Task directions:
Every line with the word "joints" in it should be extracted from the data that follows.
:: Dataset section
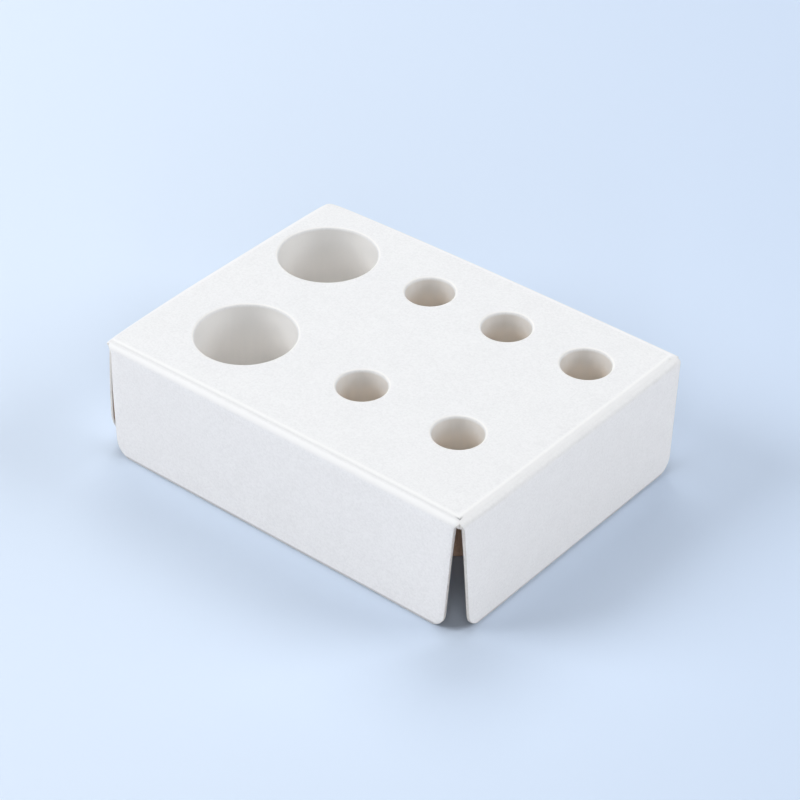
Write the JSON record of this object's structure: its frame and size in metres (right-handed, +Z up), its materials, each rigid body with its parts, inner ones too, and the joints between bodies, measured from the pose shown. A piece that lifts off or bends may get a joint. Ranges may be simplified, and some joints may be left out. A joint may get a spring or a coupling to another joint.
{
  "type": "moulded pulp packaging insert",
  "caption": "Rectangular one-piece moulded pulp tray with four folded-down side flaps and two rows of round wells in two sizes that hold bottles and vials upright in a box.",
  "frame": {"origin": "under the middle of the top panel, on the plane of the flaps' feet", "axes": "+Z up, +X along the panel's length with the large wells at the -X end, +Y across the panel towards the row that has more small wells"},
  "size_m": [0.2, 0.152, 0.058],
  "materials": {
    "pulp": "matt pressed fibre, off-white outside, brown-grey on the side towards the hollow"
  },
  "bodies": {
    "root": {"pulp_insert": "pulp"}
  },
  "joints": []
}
::::
The response:
Write the JSON record of this object's structure: its frame and size in metres (right-handed, +Z up), its materials, each rigid body with its parts, inner ones too, and the joints between bodies, measured from the pose shown. A piece that lifts off or bends may get a joint. Ranges may be simplified, and some joints may be left out. A joint may get a spring or a coupling to another joint.
  "joints": []